The next season began badly with just two wins out of nine games; Vallance's magical touch deserted him, just two goals in seven matches was a poor return by a player from whom so much was expected.

Jack Curran, a left-back, played in the first four games and Vallance's farewell, although he might not have known it at the time, was on September 20 when Albion lost 3-1 at Torquay. Geordie Nicol, who had lost his place on Vallance's arrival, returned to the side and Albion pulled themselves together to finish fourth.

SO what became of Vallance after his mysterious departure from the Albion?

He vanished into the comparative obscurity of the Birmingham League with Worcester City.

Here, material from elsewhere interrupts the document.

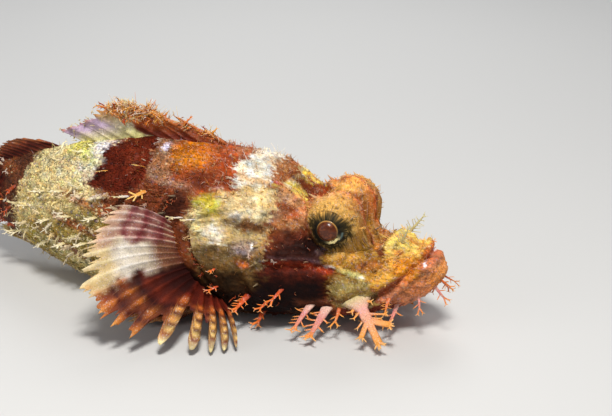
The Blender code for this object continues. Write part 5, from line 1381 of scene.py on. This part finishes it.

But less than six months later he was an Evesham player. Something, or somebody, attracted him back south and he signed at the beginning of the 1930-31 season for Tunbridge Wells Rangers.

His move to Gillingham later that year meant Albion were entitled to a fee and £500 was settled. If Gillingham thought Vallance was going to recapture the sensational form he had displayed at Brighton they were disappointed.

While seven goals in 13 outings wasn't bad it was not enough to impress the directors at Priestfield and he was released a few months later and returned to non-League with Kidderminster Harriers.

By now Vallance had decidedly itchy feet. It was not common then for players to ply their trade on the continent but that was Vallance's next berth.

He played for Nimes and then moved to Basle.

By 1934-35 he was back at Gillingham with three goals in five appearances and at the age of 30 chucked in pro football and joined the RAF.

He died in Birmingham in 1973 and three years before Peter Ward beat his record with 32 Third Division goals.

As for Jack Curran, who had left Albion under the same cloud after five years, he returned to Belfast to play for Linfield before calling it a day.

He was a good servant of Brighton - steady and reliable at the back.

But when the finger was pointed at him and Vallance their feet didn't touch the ground and I'd love to know why.